Think about your activities of the last week as well as what you have planned for today and the week that follows. The person you’d like to be, or the person you see yourself as—how closely do your actions actually correspond to him or her? Which fire are you fueling? Which person are you becoming?
* Source: The Daily Stoic by Ryan Holiday and Stephen Hanselman
Kindness is invincible, but only when it’s sincere, with no hypocrisy or faking. For what can even the most malicious person do if you keep showing kindness and, if given the chance, you gently point out where they went wrong—right as they are trying to harm you?
—Marcus Aurelius, Meditations, 11.18.5.9a
What if the next time you were treated meanly, you didn’t just restrain yourself from fighting back—what if you responded with unmitigated kindness? What if you could “love your enemies, do good to those who hate you?” What kind of effect do you think that would have?

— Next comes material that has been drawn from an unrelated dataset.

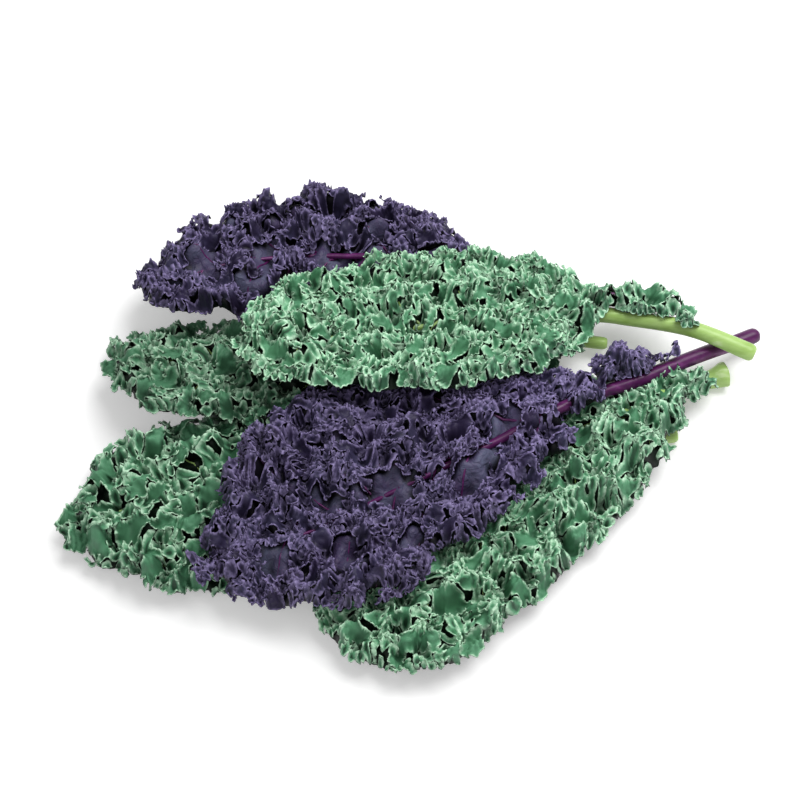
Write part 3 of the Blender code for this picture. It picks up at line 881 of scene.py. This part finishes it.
def stalk_material(name, body, streak, tip):
    """Kale stalk: a firm, juicy rind with long fibres under it.

    It gives the eye a soft shine along the stalk, and streaks where the fibres show through the rind.
    """
    made, shader, add = new_material(name)
    link = made.node_tree.links.new
    place = add("ShaderNodeTexCoord").outputs["Object"]
    along = add("ShaderNodeMapping", Vector=place, Scale=(0.15, 1.0, 1.0)).outputs[0]
    fibre = add("ShaderNodeTexNoise", Vector=along, Scale=per(3.0), Detail=3.0).outputs["Fac"]
    blotch = add("ShaderNodeTexNoise", Vector=place, Scale=per(22), Detail=4.0).outputs["Fac"]
    both = add("ShaderNodeMath", {"operation": "ADD"}, _0=fibre, _1=blotch).outputs[0]
    half = add("ShaderNodeMath", MULTIPLY, _0=both, _1=0.5).outputs[0]
    stops = {"stops": ((0.36, body), (0.56, streak), (0.70, tip))}
    rind = add("ShaderNodeValToRGB", stops, _0=half).outputs[0]
    # Painted shade: the rind is darkened where it turns downwards
    link(painted_downward_shade(add, rind, -0.9, 0.4, 0.55), shader.inputs["Base Color"])
    bump = add("ShaderNodeBump", Strength=0.35, Distance=0.0003, Height=fibre)
    link(bump.outputs[0], shader.inputs["Normal"])
    shader.inputs["Roughness"].default_value = 0.36
    shader.inputs["IOR"].default_value = 1.45
    return made


def new_tree(name, inputs):
    """A Geometry Nodes tree with named inputs, its input sockets, and a function that adds nodes to it."""
    tree = bpy.data.node_groups.new(name, "GeometryNodeTree")
    for title, kind in (("Geometry", "Geometry"), *inputs, ("Material", "Material")):
        tree.interface.new_socket(title, in_out="INPUT", socket_type="NodeSocket" + kind)
    tree.interface.new_socket("Geometry", in_out="OUTPUT", socket_type="NodeSocketGeometry")
    add = partial(add_node, tree)
    return tree, add("NodeGroupInput").outputs, add


def end_tree(add, geometry, material):
    """Ends a tree in plain geometry with its material."""
    real = add("GeometryNodeRealizeInstances", Geometry=geometry).outputs[0]
    dressed = add("GeometryNodeSetMaterial", Geometry=real, Material=material).outputs[0]
    add("NodeGroupOutput", Geometry=dressed)


def crinkle_tree():
    """Geometry Nodes: small curls along the rims of the ruffles, by noise of a real size."""
    inputs = ("Crinkle size", "Float"), ("Crinkle reach", "Float"), ("Seed", "Int")
    tree, given, add = new_tree("Rim crinkle", inputs)
    ruffle = add("GeometryNodeInputNamedAttribute", Name="ruffle").outputs[0]
    scale = add("ShaderNodeMath", {"operation": "DIVIDE"}, _0=1, _1=given["Crinkle size"]).outputs[0]
    seeded = {"noise_dimensions": "4D"}
    noise = add("ShaderNodeTexNoise", seeded, W=given["Seed"], Scale=scale, Detail=1.0).outputs["Color"]
    subtract = {"operation": "SUBTRACT"}
    centred = add("ShaderNodeVectorMath", subtract, _0=noise, _1=(0.5, 0.5, 0.5)).outputs[0]
    reach = add("ShaderNodeMath", MULTIPLY, _0=ruffle, _1=given["Crinkle reach"]).outputs[0]
    offset = add("ShaderNodeVectorMath", SCALE, _0=centred, Scale=reach).outputs[0]
    moved = add("GeometryNodeSetPosition", Geometry=given["Geometry"], Offset=offset).outputs[0]
    end_tree(add, moved, given["Material"])
    return tree


def stalk_tree():
    """Geometry Nodes: sweeps a ribbed round profile along the stalk and its veins, with closed ends."""
    tree, given, add = new_tree("Ribbed stalk", (("Sides", "Int"), ("Rib depth", "Float")))
    circle = add("GeometryNodeCurvePrimitiveCircle", Resolution=given["Sides"], Radius=1).outputs[0]
    index = add("GeometryNodeInputIndex").outputs[0]
    turn = add("ShaderNodeMath", MULTIPLY, _0=index, _1=RIB_TURN).outputs[0]
    wave = add("ShaderNodeMath", {"operation": "SINE"}, _0=turn).outputs[0]
    rib = add("ShaderNodeMath", MULTIPLY, _0=wave, _1=given["Rib depth"]).outputs[0]
    place = add("GeometryNodeInputPosition").outputs[0]
    offset = add("ShaderNodeVectorMath", SCALE, _0=place, Scale=rib).outputs[0]
    profile = add("GeometryNodeSetPosition", Geometry=circle, Offset=offset).outputs[0]
    radius = add("GeometryNodeInputRadius").outputs[0]
    swept = add("GeometryNodeCurveToMesh", Curve=given["Geometry"], Profile_Curve=profile, Scale=radius)
    swept.inputs["Fill Caps"].default_value = True
    end_tree(add, swept.outputs[0], given["Material"])
    return tree


def with_nodes(made, tree, **values):
    """Puts a node tree on an object, with its inputs set by their names."""
    modifier = made.modifiers.new(tree.name, "NODES")
    modifier.node_group = tree
    for item in tree.interface.items_tree:
        key = item.name.replace(" ", "_").lower()
        if item.in_out == "INPUT" and key in values:
            modifier[item.identifier] = values[key]


def made_plain(made):
    """A plain mesh object in place of an object and its modifiers."""
    graph = bpy.context.evaluated_depsgraph_get()
    plain = bpy.data.meshes.new_from_object(made.evaluated_get(graph), depsgraph=graph)
    plain.shade_smooth()
    name = made.name
    bpy.data.objects.remove(made)
    return add_object(name, plain)


def colour(name, text):
    """A colour property, from its sRGB hex value."""
    return bpy.props.FloatVectorProperty(
        name=name, description=name + " of the kale", default=linear(text), size=4, subtype="COLOR"
    )


def number(name, text, default, unit="NONE"):
    """A length, or a share where no unit is given."""
    return bpy.props.FloatProperty(name=name, description=text, default=default, unit=unit)


class KaleSettings(bpy.types.PropertyGroup):
    step: number("Sheet step", "Distance between the ruffles' points", 0.00084, "LENGTH")
    thickness: number("Blade thickness", "Thickness of the ruffled margin", 0.0006, "LENGTH")
    fullness: number("Fullness", "How wide the folds are against the gaps between them", 0.07)
    trough: number("Trough", "Depth of a fold against its width", 0.75)
    flare: number("Flare", "How far a fold's rims hang over the gaps, against its width", 0.22)
    lean: number("Lean", "How far the folds lean over, against their width", 0.20)
    crinkle: number("Crinkle", "How far fine curls move the rims, against a fold's width", 0.35)
    # Rims: partly the margin's own paler colour, partly a painted highlight along the crests
    green_rim: colour("Green rims", "#C4E8CA")
    green_face: colour("Green sheets", "#4D8562")
    green_patch: colour("Green sheets, pale patches", "#639C78")
    # Painted shade: the near-black colour of the hollows between the folds and of the lamina under them
    green_deep: colour("Green hollows", "#0C1E12")
    green_lamina: colour("Green lamina", "#4F8A68")
    green_lamina_patch: colour("Green lamina, pale patches", "#6FA28A")
    green_vein: colour("Green veins", "#93C08F")
    # Rims: partly the margin's own paler colour, partly a painted highlight along the crests
    purple_rim: colour("Purple rims", "#8B7FAB")
    purple_face: colour("Purple sheets", "#2E2442")
    purple_patch: colour("Purple sheets, blue patches", "#393552")
    # Painted shade: the near-black colour of the hollows between the folds and of the lamina under them
    purple_deep: colour("Purple hollows", "#0B0812")
    purple_lamina: colour("Purple lamina", "#3F3555")
    purple_lamina_patch: colour("Purple lamina, grey patches", "#555870")
    purple_vein: colour("Purple veins", "#6A4068")
    stalk_green_body: colour("Green stalk", "#9CC162")
    stalk_green_streak: colour("Green stalk, fibres", "#B4D680")
    stalk_green_tip: colour("Green stalk, pale patches", "#D8EBB4")
    stalk_purple_body: colour("Purple stalk", "#3F1040")
    stalk_purple_streak: colour("Purple stalk, fibres", "#5C1E5A")
    stalk_purple_tip: colour("Purple stalk, pale patches", "#7E3A7C")


def margins(settings):
    """Each leaf's margin, with the leaves above it as its ceiling and cover."""
    grounds = [Ground(leaf) for leaf in LEAVES]
    made = []
    for index, leaf in enumerate(LEAVES):
        above = [np.where(g.inside, g.floor.value, FAR) for g in grounds[index + 1 :]]
        lowest = np.minimum.reduce([*above, np.full(Map.shape, FAR)])
        ceiling = Map(lowest).lowest(14, 1.6 * CELL)
        made.append(Margin(leaf, grounds[index], ceiling, Ground.distance(lowest < FAR), settings))
    return made


class KALE_OT_blades(bpy.types.Operator):
    """Replaces each leaf's blade with its lamina and ruffled margin"""

    bl_idname = "kale.blades"
    bl_label = "Ruffled blades"

    def execute(self, context):
        settings = context.scene.kale
        green = leaf_material("waxy_green_kale", **palette(settings, "green"))
        purple = leaf_material("waxy_purple_kale", **palette(settings, "purple"))
        tree = crinkle_tree()
        for margin in margins(settings):
            leaf = margin.leaf
            points, faces, attributes = sheets(margin)
            if not len(faces):
                raise RuntimeError(f"{leaf.name} came out without ruffles")
            material = purple if leaf.purple else green
            blade = mesh_object(leaf.name + "_ruffles", points, faces, material, attributes)
            size, reach = leaf.fold * 0.5, settings.crinkle * leaf.fold
            with_nodes(blade, tree, crinkle_size=size, crinkle_reach=reach, seed=leaf.seed, material=material)
            solid = blade.modifiers.new("thickness", "SOLIDIFY")
            solid.thickness = settings.thickness
            solid.offset = 0
            blade = made_plain(blade)
            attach(blade, "root")
            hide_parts(leaf.name + "_blade")
        return {"FINISHED"}


class KALE_OT_stalks(bpy.types.Operator):
    """Replaces each leaf's stalk with a ribbed one that runs on as the midrib and its side veins"""

    bl_idname = "kale.stalks"
    bl_label = "Stalks and veins"

    def execute(self, context):
        settings = context.scene.kale
        green = stalk_material("green_kale_stalk", **palette(settings, "stalk_green"))
        purple = stalk_material("purple_kale_stalk", **palette(settings, "stalk_purple"))
        tree = stalk_tree()
        for margin in margins(settings):
            leaf = margin.leaf
            courses = [stalk_course(margin), *vein_courses(margin)]
            stalk = curve_object(leaf.name + "_stalk_and_veins", courses)
            material = purple if leaf.purple else green
            with_nodes(stalk, tree, sides=STALK_SIDES, rib_depth=RIB_DEPTH, material=material)
            stalk = made_plain(stalk)
            if not len(stalk.data.polygons):
                raise RuntimeError(f"{leaf.name} came out without a stalk")
            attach(stalk, "root")
            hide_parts(leaf.name + "_stalk")
        return {"FINISHED"}


class KALE_OT_stage(bpy.types.Operator):
    """Adds the floor, the soft light and the camera"""

    bl_idname = "kale.stage"
    bl_label = "Studio stage"

    def execute(self, context):
        scene = context.scene
        white, shader, _ = new_material("paper_floor")  # matt white paper, which shows only soft shadows
        shader.inputs["Base Color"].default_value = linear("#F6F6F6")
        shader.inputs["Roughness"].default_value = 0.9
        shader.inputs["Emission Color"].default_value = linear("#FFFFFF")
        shader.inputs["Emission Strength"].default_value = 0.30  # lit from below, so shadows stay pale
        corners = [(x * FLOOR_REACH, y * FLOOR_REACH, 0) for x, y in ((-1, -1), (1, -1), (1, 1), (-1, 1))]
        floor = mesh_object("floor", corners, [(0, 1, 2), (0, 2, 3)], white)
        world = bpy.data.worlds.new("soft_room")
        world.use_nodes = True
        sky = world.node_tree.nodes["Background"].inputs
        sky["Color"].default_value = (1, 1, 1, 1)
        sky["Strength"].default_value = 0.34
        scene.world = world
        for name, place, width, power in (
            ("key", (0.62, 0.48, 1.5), 1.2, 26),
            ("fill", (-0.9, -0.9, 1.3), 1.4, 5),
        ):
            light = bpy.data.lights.new(name, "AREA")
            light.size = width
            light.energy = power
            lamp = add_object(name, light)
            lamp.location = place
            lamp.rotation_euler = (-Vector(place)).to_track_quat("-Z", "Y").to_euler()
        lens = bpy.data.cameras.new("camera")
        lens.lens = LENS
        lens.sensor_width = SENSOR
        lens.clip_start = 0.01
        camera = add_object("camera", lens)
        back = Vector((0, -math.cos(ELEVATION), math.sin(ELEVATION)))
        upward = Vector((0, math.sin(ELEVATION), math.cos(ELEVATION)))
        target = Vector((*-HEAP_CENTRE, 0)) + Vector((AIM[0], 0, 0)) + AIM[1] * upward
        camera.location = target + back * (PICTURE_WIDTH * LENS / SENSOR)
        roll = Quaternion((0, 0, 1), ROLL)
        camera.rotation_euler = ((-back).to_track_quat("-Z", "Y") @ roll).to_euler()
        scene.camera = camera
        scene.view_settings.view_transform = "Standard"
        if scene.camera is None or not floor.data.polygons:
            raise RuntimeError("the stage has no camera or no floor")
        return {"FINISHED"}


class KALE_PT_panel(bpy.types.Panel):
    """The bunch's sizes and colours, and the steps that build it"""

    bl_idname = "KALE_PT_panel"
    bl_label = "Curly kale"
    bl_space_type = "VIEW_3D"
    bl_region_type = "UI"
    bl_category = "Kale"

    def draw(self, context):
        for key in KaleSettings.__annotations__:
            self.layout.prop(context.scene.kale, key)
        for step in (KALE_OT_blades, KALE_OT_stalks, KALE_OT_stage):
            self.layout.operator(step.bl_idname)


CLASSES = (KaleSettings, KALE_OT_blades, KALE_OT_stalks, KALE_OT_stage, KALE_PT_panel)


def register():
    for each in CLASSES:
        bpy.utils.register_class(each)
    bpy.types.Scene.kale = bpy.props.PointerProperty(type=KaleSettings)


def unregister():
    del bpy.types.Scene.kale
    for each in reversed(CLASSES):
        bpy.utils.unregister_class(each)


def main():
    register()
    bpy.ops.kale.blades()
    bpy.ops.kale.stalks()
    bpy.ops.kale.stage()


if __name__ == "__main__":
    main()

The Bible says that when you can do something nice and care to a hateful enemy, it is like “heap[ing] burning coals on his head.” The expected reaction to hatred is more hatred. When someone says something pointed or mean today, they expect you to respond in kind—not with kindness. When that doesn’t happen, they are embarrassed. It’s a shock to their system—it makes them and you better.
Most rudeness, meanness, and cruelty are a mask for deep-seated weakness. Kindness in these situations is only possible for people of great strength. You have that strength. Use it.